Q: Why does my manual shifter pop out of gear just after going into 2nd?

A: Check with your dealer on this as there is a Technical Service Bulletin (#477202) which is supposed to fix the problem. You may also want to install a Hurst or B-and-M shifter.

 

Q: What's the best way to install a Hurst shifter?

A: Open the arm rest and remove the 2 nuts in the bottom. Remove the ashtray and disconnect the ashtray light. Remove the shift knob (unscrew it) and remove plastic trim cover. Remove the nut inside the back of the cassette/ CD holder below the radio. Remove nut inside the ashtray well. The center console should be free of the driveshaft hump. There is a light and switch assembly for the arm rest storage. From underneath the console, push up on the switch. Pull it gently through the top. Remove the black retaining clip from the top of the switch. Be careful not to break the tabs on it. Now you can push the light back through the bottom of the arm rest. Fully raise the parking brake. Lift rear of console up and slide the parking brake through the rubber slit. Tilt the console onto the passenger seat. Be careful not to stretch any wires. This should expose the shifter completely.

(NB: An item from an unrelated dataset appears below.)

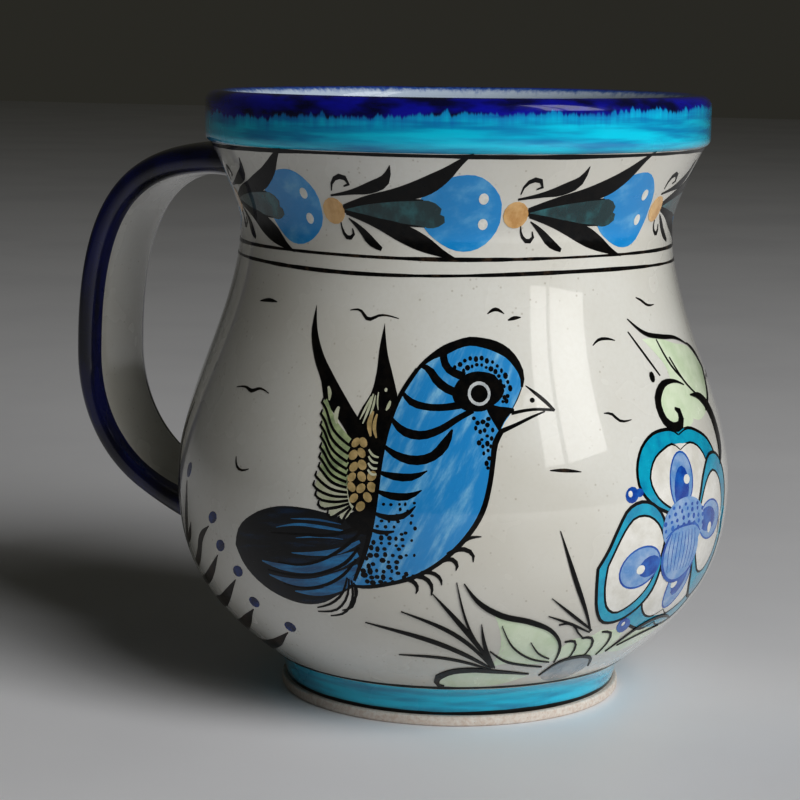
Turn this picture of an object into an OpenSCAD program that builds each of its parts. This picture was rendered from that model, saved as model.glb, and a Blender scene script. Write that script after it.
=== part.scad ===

Remove the shift lever (2 hex nuts on the side). Remove the large rubber boot. This has approximately six small nuts. Remove the four 13mm nuts on the metal housing. Be careful not to strip these. Lift off the old unit (a rectangle metal plate). Put the Hurst unit in its place. Make sure to line up the round bearing with the mate gasket. Put a bead of silicone sealant around the edge of the metal plate. Replace the four nuts with the new ones supplied. Finally re-assemble everything.